§ **TASK TO COMPLETE**: Write out each line exactly as it stands, please.

=======

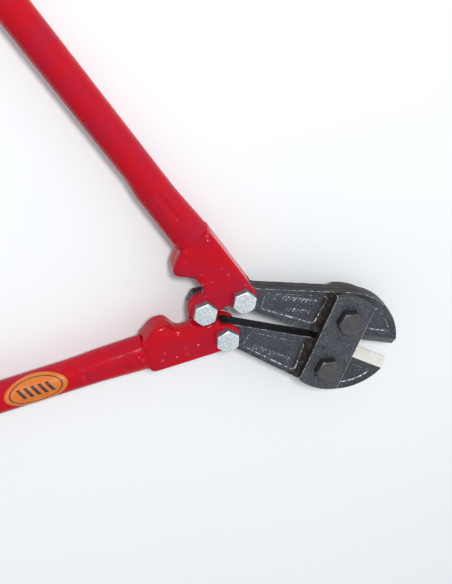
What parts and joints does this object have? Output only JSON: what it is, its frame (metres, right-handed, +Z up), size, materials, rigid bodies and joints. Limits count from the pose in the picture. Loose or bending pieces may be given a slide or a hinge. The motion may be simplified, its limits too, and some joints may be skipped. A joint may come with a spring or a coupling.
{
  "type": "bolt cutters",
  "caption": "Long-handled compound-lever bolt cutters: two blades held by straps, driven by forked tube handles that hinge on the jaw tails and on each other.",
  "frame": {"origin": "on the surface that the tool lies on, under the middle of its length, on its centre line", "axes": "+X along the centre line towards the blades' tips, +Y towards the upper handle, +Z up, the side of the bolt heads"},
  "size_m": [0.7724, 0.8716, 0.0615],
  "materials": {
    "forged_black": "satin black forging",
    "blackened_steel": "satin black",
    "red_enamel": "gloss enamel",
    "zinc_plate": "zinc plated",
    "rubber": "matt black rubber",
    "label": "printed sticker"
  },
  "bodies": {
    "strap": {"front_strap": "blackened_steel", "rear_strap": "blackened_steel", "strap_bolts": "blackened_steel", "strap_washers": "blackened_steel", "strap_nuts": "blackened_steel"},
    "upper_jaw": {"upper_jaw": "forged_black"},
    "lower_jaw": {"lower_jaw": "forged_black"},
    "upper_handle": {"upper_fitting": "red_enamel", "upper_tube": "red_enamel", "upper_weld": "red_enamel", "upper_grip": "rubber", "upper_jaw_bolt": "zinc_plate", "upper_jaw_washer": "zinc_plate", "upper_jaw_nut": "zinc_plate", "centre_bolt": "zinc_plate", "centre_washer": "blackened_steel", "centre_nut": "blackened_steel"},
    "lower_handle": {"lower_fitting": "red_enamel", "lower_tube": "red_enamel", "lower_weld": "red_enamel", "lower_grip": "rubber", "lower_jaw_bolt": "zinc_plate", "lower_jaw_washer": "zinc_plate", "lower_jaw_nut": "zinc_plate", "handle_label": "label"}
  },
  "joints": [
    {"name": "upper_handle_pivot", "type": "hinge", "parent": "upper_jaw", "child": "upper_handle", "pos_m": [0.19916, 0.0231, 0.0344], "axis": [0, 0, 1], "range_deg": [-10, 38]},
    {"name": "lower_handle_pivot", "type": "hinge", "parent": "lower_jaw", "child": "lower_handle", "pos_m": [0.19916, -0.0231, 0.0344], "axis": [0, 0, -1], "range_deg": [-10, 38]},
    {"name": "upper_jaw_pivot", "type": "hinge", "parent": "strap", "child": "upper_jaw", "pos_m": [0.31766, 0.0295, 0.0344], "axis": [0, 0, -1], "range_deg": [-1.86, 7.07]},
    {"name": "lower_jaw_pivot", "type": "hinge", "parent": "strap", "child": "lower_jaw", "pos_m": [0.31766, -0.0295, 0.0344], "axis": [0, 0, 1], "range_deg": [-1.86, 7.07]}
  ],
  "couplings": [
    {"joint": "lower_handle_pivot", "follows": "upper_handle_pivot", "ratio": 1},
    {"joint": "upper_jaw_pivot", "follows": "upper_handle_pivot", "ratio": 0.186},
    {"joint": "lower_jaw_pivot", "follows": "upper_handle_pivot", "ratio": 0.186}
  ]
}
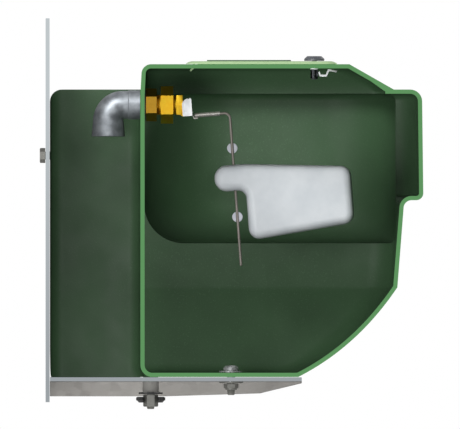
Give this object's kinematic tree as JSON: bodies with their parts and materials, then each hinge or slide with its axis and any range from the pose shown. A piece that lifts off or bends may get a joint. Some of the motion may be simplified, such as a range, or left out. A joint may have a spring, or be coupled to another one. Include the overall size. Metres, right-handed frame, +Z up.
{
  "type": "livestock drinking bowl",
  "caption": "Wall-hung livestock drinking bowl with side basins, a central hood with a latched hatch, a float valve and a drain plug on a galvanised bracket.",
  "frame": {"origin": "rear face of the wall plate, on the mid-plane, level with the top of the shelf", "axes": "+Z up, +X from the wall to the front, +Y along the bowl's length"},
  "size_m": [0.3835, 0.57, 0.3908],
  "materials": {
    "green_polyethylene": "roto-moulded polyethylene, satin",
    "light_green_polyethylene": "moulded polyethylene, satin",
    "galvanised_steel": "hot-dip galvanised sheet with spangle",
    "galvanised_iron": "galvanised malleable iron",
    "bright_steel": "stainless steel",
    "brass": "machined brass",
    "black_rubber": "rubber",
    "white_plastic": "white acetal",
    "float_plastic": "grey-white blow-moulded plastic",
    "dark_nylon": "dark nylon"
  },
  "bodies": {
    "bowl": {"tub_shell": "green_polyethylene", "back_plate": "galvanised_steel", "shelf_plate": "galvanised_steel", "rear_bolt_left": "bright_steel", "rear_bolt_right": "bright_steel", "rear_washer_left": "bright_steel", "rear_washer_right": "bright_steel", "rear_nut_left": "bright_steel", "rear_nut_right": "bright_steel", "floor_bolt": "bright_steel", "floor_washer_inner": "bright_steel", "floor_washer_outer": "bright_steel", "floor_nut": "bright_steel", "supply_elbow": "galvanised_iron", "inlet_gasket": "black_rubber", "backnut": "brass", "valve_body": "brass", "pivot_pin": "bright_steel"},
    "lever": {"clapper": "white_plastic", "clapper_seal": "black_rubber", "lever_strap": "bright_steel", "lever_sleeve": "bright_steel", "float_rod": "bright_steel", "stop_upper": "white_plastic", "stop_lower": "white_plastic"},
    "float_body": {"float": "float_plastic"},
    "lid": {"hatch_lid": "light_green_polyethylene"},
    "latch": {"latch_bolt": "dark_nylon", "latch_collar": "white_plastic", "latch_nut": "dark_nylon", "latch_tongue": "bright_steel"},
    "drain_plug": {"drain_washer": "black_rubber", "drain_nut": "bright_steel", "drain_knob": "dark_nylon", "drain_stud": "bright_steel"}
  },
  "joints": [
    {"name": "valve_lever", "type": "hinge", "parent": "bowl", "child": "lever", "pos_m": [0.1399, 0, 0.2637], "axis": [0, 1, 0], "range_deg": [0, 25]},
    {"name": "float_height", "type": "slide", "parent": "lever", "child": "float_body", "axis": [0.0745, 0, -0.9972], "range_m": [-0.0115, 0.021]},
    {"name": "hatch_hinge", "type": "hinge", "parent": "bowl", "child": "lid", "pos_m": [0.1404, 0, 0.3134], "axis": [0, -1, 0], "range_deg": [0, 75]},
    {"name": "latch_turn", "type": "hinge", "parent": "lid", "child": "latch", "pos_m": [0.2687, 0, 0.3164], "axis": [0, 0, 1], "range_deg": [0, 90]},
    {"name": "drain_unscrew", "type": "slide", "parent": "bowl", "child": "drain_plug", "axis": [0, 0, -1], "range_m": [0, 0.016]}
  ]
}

=======

§ **WRITTEN ANSWER**:
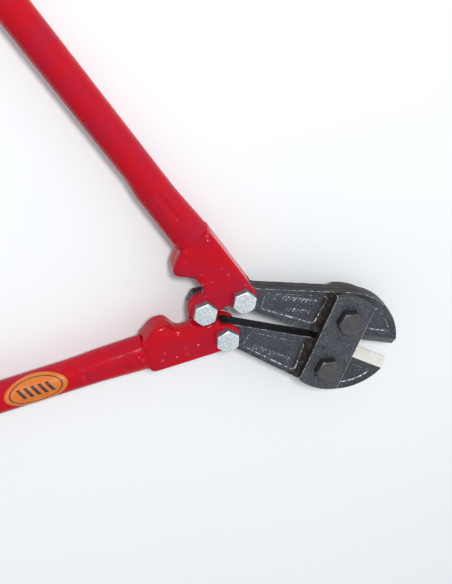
What parts and joints does this object have? Output only JSON: what it is, its frame (metres, right-handed, +Z up), size, materials, rigid bodies and joints. Limits count from the pose in the picture. Loose or bending pieces may be given a slide or a hinge. The motion may be simplified, its limits too, and some joints may be skipped. A joint may come with a spring or a coupling.
{
  "type": "bolt cutters",
  "caption": "Long-handled compound-lever bolt cutters: two blades held by straps, driven by forked tube handles that hinge on the jaw tails and on each other.",
  "frame": {"origin": "on the surface that the tool lies on, under the middle of its length, on its centre line", "axes": "+X along the centre line towards the blades' tips, +Y towards the upper handle, +Z up, the side of the bolt heads"},
  "size_m": [0.7724, 0.8716, 0.0615],
  "materials": {
    "forged_black": "satin black forging",
    "blackened_steel": "satin black",
    "red_enamel": "gloss enamel",
    "zinc_plate": "zinc plated",
    "rubber": "matt black rubber",
    "label": "printed sticker"
  },
  "bodies": {
    "strap": {"front_strap": "blackened_steel", "rear_strap": "blackened_steel", "strap_bolts": "blackened_steel", "strap_washers": "blackened_steel", "strap_nuts": "blackened_steel"},
    "upper_jaw": {"upper_jaw": "forged_black"},
    "lower_jaw": {"lower_jaw": "forged_black"},
    "upper_handle": {"upper_fitting": "red_enamel", "upper_tube": "red_enamel", "upper_weld": "red_enamel", "upper_grip": "rubber", "upper_jaw_bolt": "zinc_plate", "upper_jaw_washer": "zinc_plate", "upper_jaw_nut": "zinc_plate", "centre_bolt": "zinc_plate", "centre_washer": "blackened_steel", "centre_nut": "blackened_steel"},
    "lower_handle": {"lower_fitting": "red_enamel", "lower_tube": "red_enamel", "lower_weld": "red_enamel", "lower_grip": "rubber", "lower_jaw_bolt": "zinc_plate", "lower_jaw_washer": "zinc_plate", "lower_jaw_nut": "zinc_plate", "handle_label": "label"}
  },
  "joints": [
    {"name": "upper_handle_pivot", "type": "hinge", "parent": "upper_jaw", "child": "upper_handle", "pos_m": [0.19916, 0.0231, 0.0344], "axis": [0, 0, 1], "range_deg": [-10, 38]},
    {"name": "lower_handle_pivot", "type": "hinge", "parent": "lower_jaw", "child": "lower_handle", "pos_m": [0.19916, -0.0231, 0.0344], "axis": [0, 0, -1], "range_deg": [-10, 38]},
    {"name": "upper_jaw_pivot", "type": "hinge", "parent": "strap", "child": "upper_jaw", "pos_m": [0.31766, 0.0295, 0.0344], "axis": [0, 0, -1], "range_deg": [-1.86, 7.07]},
    {"name": "lower_jaw_pivot", "type": "hinge", "parent": "strap", "child": "lower_jaw", "pos_m": [0.31766, -0.0295, 0.0344], "axis": [0, 0, 1], "range_deg": [-1.86, 7.07]}
  ],
  "couplings": [
    {"joint": "lower_handle_pivot", "follows": "upper_handle_pivot", "ratio": 1},
    {"joint": "upper_jaw_pivot", "follows": "upper_handle_pivot", "ratio": 0.186},
    {"joint": "lower_jaw_pivot", "follows": "upper_handle_pivot", "ratio": 0.186}
  ]
}
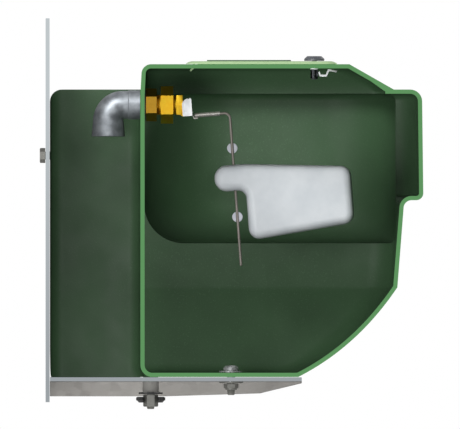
Give this object's kinematic tree as JSON: bodies with their parts and materials, then each hinge or slide with its axis and any range from the pose shown. A piece that lifts off or bends may get a joint. Some of the motion may be simplified, such as a range, or left out. A joint may have a spring, or be coupled to another one. Include the overall size. Metres, right-handed frame, +Z up.
{
  "type": "livestock drinking bowl",
  "caption": "Wall-hung livestock drinking bowl with side basins, a central hood with a latched hatch, a float valve and a drain plug on a galvanised bracket.",
  "frame": {"origin": "rear face of the wall plate, on the mid-plane, level with the top of the shelf", "axes": "+Z up, +X from the wall to the front, +Y along the bowl's length"},
  "size_m": [0.3835, 0.57, 0.3908],
  "materials": {
    "green_polyethylene": "roto-moulded polyethylene, satin",
    "light_green_polyethylene": "moulded polyethylene, satin",
    "galvanised_steel": "hot-dip galvanised sheet with spangle",
    "galvanised_iron": "galvanised malleable iron",
    "bright_steel": "stainless steel",
    "brass": "machined brass",
    "black_rubber": "rubber",
    "white_plastic": "white acetal",
    "float_plastic": "grey-white blow-moulded plastic",
    "dark_nylon": "dark nylon"
  },
  "bodies": {
    "bowl": {"tub_shell": "green_polyethylene", "back_plate": "galvanised_steel", "shelf_plate": "galvanised_steel", "rear_bolt_left": "bright_steel", "rear_bolt_right": "bright_steel", "rear_washer_left": "bright_steel", "rear_washer_right": "bright_steel", "rear_nut_left": "bright_steel", "rear_nut_right": "bright_steel", "floor_bolt": "bright_steel", "floor_washer_inner": "bright_steel", "floor_washer_outer": "bright_steel", "floor_nut": "bright_steel", "supply_elbow": "galvanised_iron", "inlet_gasket": "black_rubber", "backnut": "brass", "valve_body": "brass", "pivot_pin": "bright_steel"},
    "lever": {"clapper": "white_plastic", "clapper_seal": "black_rubber", "lever_strap": "bright_steel", "lever_sleeve": "bright_steel", "float_rod": "bright_steel", "stop_upper": "white_plastic", "stop_lower": "white_plastic"},
    "float_body": {"float": "float_plastic"},
    "lid": {"hatch_lid": "light_green_polyethylene"},
    "latch": {"latch_bolt": "dark_nylon", "latch_collar": "white_plastic", "latch_nut": "dark_nylon", "latch_tongue": "bright_steel"},
    "drain_plug": {"drain_washer": "black_rubber", "drain_nut": "bright_steel", "drain_knob": "dark_nylon", "drain_stud": "bright_steel"}
  },
  "joints": [
    {"name": "valve_lever", "type": "hinge", "parent": "bowl", "child": "lever", "pos_m": [0.1399, 0, 0.2637], "axis": [0, 1, 0], "range_deg": [0, 25]},
    {"name": "float_height", "type": "slide", "parent": "lever", "child": "float_body", "axis": [0.0745, 0, -0.9972], "range_m": [-0.0115, 0.021]},
    {"name": "hatch_hinge", "type": "hinge", "parent": "bowl", "child": "lid", "pos_m": [0.1404, 0, 0.3134], "axis": [0, -1, 0], "range_deg": [0, 75]},
    {"name": "latch_turn", "type": "hinge", "parent": "lid", "child": "latch", "pos_m": [0.2687, 0, 0.3164], "axis": [0, 0, 1], "range_deg": [0, 90]},
    {"name": "drain_unscrew", "type": "slide", "parent": "bowl", "child": "drain_plug", "axis": [0, 0, -1], "range_m": [0, 0.016]}
  ]
}